I then rode my bike to Faith Street POC.  This one is located on Bayshore Boulevard and it is giant.  After a little bit of looking on the east side of the freeway I found the entrance.  Faith Street seems to climb straight into the Freeway.  I noted a tunnel on the East side of the structure called Morris Olsen but it had been sealed.  I suppose I will never know what it was for.
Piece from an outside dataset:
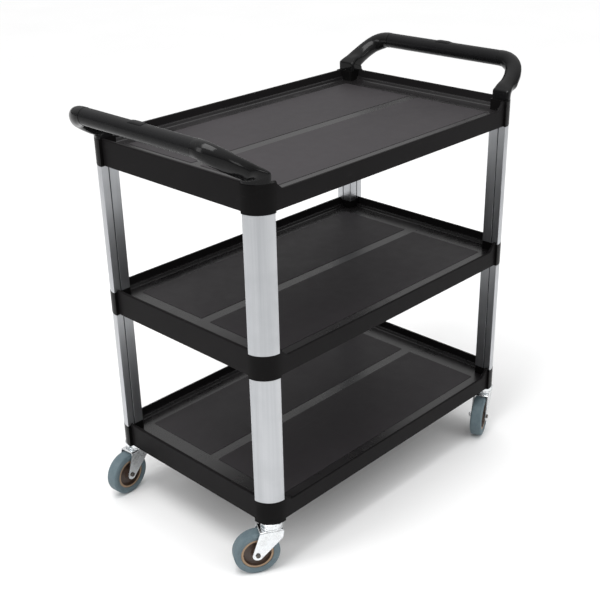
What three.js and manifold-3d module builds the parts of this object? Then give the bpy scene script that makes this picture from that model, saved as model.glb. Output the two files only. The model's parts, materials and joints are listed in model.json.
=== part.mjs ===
// Three-shelf food service trolley. Millimetres, +Z up, origin on the floor under the middle.
// X runs along the trolley between its two handles, Y runs across it; the open side faces -Y.
import * as THREE from 'three';
import { mergeVertices } from 'three/addons/utils/BufferGeometryUtils.js';
import Module from 'manifold-3d';

const wasm = await Module();
wasm.setup();

// ---- driving dimensions ----
const GAP = 0.3;                    // clearance between pieces that fit into each other
const CORNER_STEPS = 6;             // straight runs in a quarter of a rounded corner
const HOLE_FACETS = 12;
const TURNED_FACETS = 18;

const TRAY_LENGTH = 815;
const TRAY_WIDTH = 506;
const TRAY_HEIGHT = 58;             // skirt bottom to rim
const TRAY_CORNER_RADIUS = 46;
const TRAY_RIM_HEIGHTS = { top_tray: 872, middle_tray: 528, bottom_tray: 184 };
const HALF_LENGTH = TRAY_LENGTH / 2;
const HALF_WIDTH = TRAY_WIDTH / 2;

const EDGE_DROP = 18.5;             // how far the open side lies below the rim
const DECK_DROP = 23.5;             // how far the deck lies below the rim
const DECK_THICKNESS = 4.5;
const BAND_RECESS = 0.8;            // smooth bands lie this far below the textured panels
const SKIRT_THICKNESS = 4.5;
const LIP_TOP_INSET = 6.5;          // inner edge of the rim
const LIP_STEP_INSET = 13;
const LIP_STEP_RISE = 7;
const LIP_FOOT_INSET = 17;          // where the inner wall meets the deck
const EDGE_TOP_INSET = 5;           // the same three for the low lip of the open side
const EDGE_FOOT_INSET = 8;
const NOTCH_START = 62;             // open side: inset where the edge starts to climb to the corner
const NOTCH_END = 42;               // and where it reaches the rim
const NOTCH_DEPTH = 45;

const PANEL_HALF_LENGTH = 344;
const PANEL_FRONT = -222;
const PANEL_BACK = 206;
const CENTRE_BAND_WIDTH = 26;

// corner columns: quarter rounds that stand a little proud of the tray's sides
const COLUMN_X = 370;               // inner corner of the uprights' quarter-round section
const COLUMN_Y = 213;
const COLUMN_RADIUS = 45;
const COLUMN_MARGIN = 1.5;          // column faces lie this far inboard of the upright's flats
const COLUMN_DROP = 0.8;            // columns reach this far below the skirt
const SEAT_DROP = 4.5;              // uprights stand this far below the rim
const RIB_THICKNESS = 3;
const RIB_DEPTH = 19;
const CROSS_RIBS = [-270, -90, 90, 270];
const LONG_RIBS = [-125, 0, 125];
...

I rode three blocks to Peralta then and looked down on the Cesar Chavez POC.  This set of crossings is in several parts.  One set which I could see from my perch above it crosses under the Chavez and 101 interchange.  I then went over to the construction site at 54 Peralta and caught a good view of the Hampshire Street span.  Walking through the interchange was a trip since I could tell that many of the locals (possibly homeless) didn’t seem to want me there.  The westbound bridge is a curvy snaky thing that is hard to document.  Later I rode over to the 25th Street POC but found it closed.  Finally, I rode to the 22nd Street POC to observe what it seemed were people coming home from work.

I have received several photos from other people.  For instance I recently received a couple of images recently from a friend who visited Belmont San Mateo.  There are also a couple that I took in Marin on the Mill Valley-Sausalito bike and pedestrian path.  I also have a number of photo sets I received via text message for Sonoma, Mendocino and Humboldt Counties.  These include the Kenilworth crossing in southern Sonoma, the Earle Street crossing, the Oak Manor crossing and finally the 17th Street crossing in Arcata.

This is an occasional series chronicling my life. This Notebook Analysis series is meant to be contemporaneous piece developed as an agglomeration of my notebook pages. In each of these posts I used my notes to develop my recent thoughts.  I started writing this on 121813.